▶ [Set exercise] Will you return, word for word, only the lines from the top of the data below down to and including the one with "dist=0.0001, plane_co=place, plane_no=away)"?

▶ [Data lines]
/---
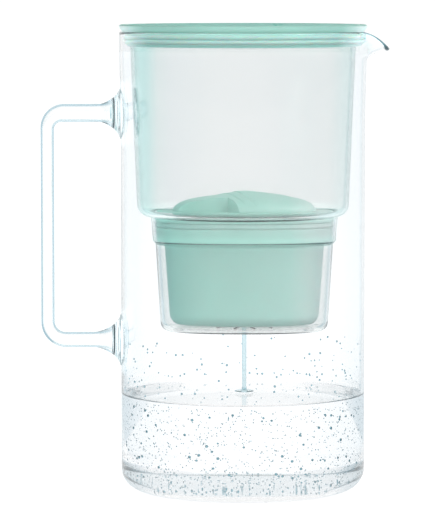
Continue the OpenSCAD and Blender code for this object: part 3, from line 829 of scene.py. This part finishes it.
def cap_height(x, y):
    """Height of the cap's top over its rim: a low dome with the grip bar, one step down on the bar's
    right and two on its left, and a finger recess in each of two opposite flanks."""
    f = ((abs(x) / DOME_A) ** OVAL_POWER + (abs(y) / DOME_B) ** OVAL_POWER) ** (1 / OVAL_POWER)
    dome = (1 - 0.45 * min(1.0, f) ** 1.25) * max(0.0, 1 - f ** 9) ** 0.45
    u = across_grip(x, y)
    steps = sum(1 - step_at(edge, GRIP_SLOPE, u) for edge in GRIP_STEPS_LEFT)
    steps += step_at(GRIP_STEP_RIGHT, GRIP_SLOPE, u)
    height = dome * (DOME_H - GRIP_STEP_H * steps)
    in_recess = max(
        step_at(RECESS_Y, RECESS_SLOPE, side * y) * step_at(RECESS_EDGE, RECESS_SLOPE, side * u)
        for side in (-1, 1))
    return height + in_recess * (min(height, GRIP_STEP_H) - height)


def cut_across(bm, distance, angle):
    """Adds edges along an upright plane through everything above the cap's rim."""
    away = Vector((math.cos(angle), math.sin(angle), 0))
    faces = [f for f in bm.faces if f.calc_center_median().z > CAP_RIM_TOP - 0.01]
    geom = list({v for f in faces for v in f.verts}) + list({e for f in faces for e in f.edges}) + faces
    place = away * distance + Vector((CUP_SHIFT, 0, 0))
    bmesh.ops.bisect_plane(bm, geom=geom, dist=0.0001, plane_co=place, plane_no=away)


def make_cap(material):
    """Rim, then the dome as rings that shrink to the middle, cut along its steps and lifted."""
    segments, rings = 240, 56
    rim_a = cup_bore(SHELL_TOP) - 1.4
    sections = oval_rings([(CAP_Z, 8.0 + OVAL_DIFF), (CAP_Z, rim_a - 0.3), (CAP_Z + 0.3, rim_a),
                           (CAP_RIM_TOP - 0.6, rim_a), (CAP_RIM_TOP - 0.2, rim_a - 0.2),
                           (CAP_RIM_TOP, rim_a - 0.6)])
    sections += [(CAP_RIM_TOP, DOME_A + 1.0, DOME_B + 1.0)]
    shrink = [math.sin(math.pi / 2 * k / rings) for k in range(rings, 0, -1)]
    sections += [(CAP_RIM_TOP, DOME_A * f, DOME_B * f) for f in shrink]
    bm, first, last = grow_rings(sections, round_or_oval, segments)
    close_ring(bm, first)
    close_ring(bm, last)
    for edge in (*GRIP_STEPS_LEFT, GRIP_STEP_RIGHT):
        for d in (edge - GRIP_SLOPE, edge + GRIP_SLOPE):
            cut_across(bm, d, GRIP_TURN)
    for side in (-1, 1):
        for d in (-RECESS_SLOPE, RECESS_SLOPE):
            cut_across(bm, side * RECESS_EDGE + d, GRIP_TURN)
            cut_across(bm, side * RECESS_Y + d, math.pi / 2)
    for v in bm.verts:
        if v.co.z > CAP_RIM_TOP - 0.01:
            v.co.z += cap_height(v.co.x - CUP_SHIFT, v.co.y)
    return finish_piece("cartridge_grip_cap", bm, material, "cartridge", "mint_shell",
                        ("cartridge_cap",), sharp=30)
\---
▶ [Answer in full]
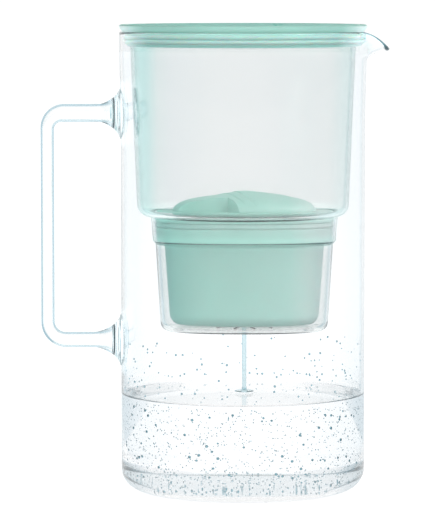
Continue the OpenSCAD and Blender code for this object: part 3, from line 829 of scene.py. This part finishes it.
def cap_height(x, y):
    """Height of the cap's top over its rim: a low dome with the grip bar, one step down on the bar's
    right and two on its left, and a finger recess in each of two opposite flanks."""
    f = ((abs(x) / DOME_A) ** OVAL_POWER + (abs(y) / DOME_B) ** OVAL_POWER) ** (1 / OVAL_POWER)
    dome = (1 - 0.45 * min(1.0, f) ** 1.25) * max(0.0, 1 - f ** 9) ** 0.45
    u = across_grip(x, y)
    steps = sum(1 - step_at(edge, GRIP_SLOPE, u) for edge in GRIP_STEPS_LEFT)
    steps += step_at(GRIP_STEP_RIGHT, GRIP_SLOPE, u)
    height = dome * (DOME_H - GRIP_STEP_H * steps)
    in_recess = max(
        step_at(RECESS_Y, RECESS_SLOPE, side * y) * step_at(RECESS_EDGE, RECESS_SLOPE, side * u)
        for side in (-1, 1))
    return height + in_recess * (min(height, GRIP_STEP_H) - height)


def cut_across(bm, distance, angle):
    """Adds edges along an upright plane through everything above the cap's rim."""
    away = Vector((math.cos(angle), math.sin(angle), 0))
    faces = [f for f in bm.faces if f.calc_center_median().z > CAP_RIM_TOP - 0.01]
    geom = list({v for f in faces for v in f.verts}) + list({e for f in faces for e in f.edges}) + faces
    place = away * distance + Vector((CUP_SHIFT, 0, 0))
    bmesh.ops.bisect_plane(bm, geom=geom, dist=0.0001, plane_co=place, plane_no=away)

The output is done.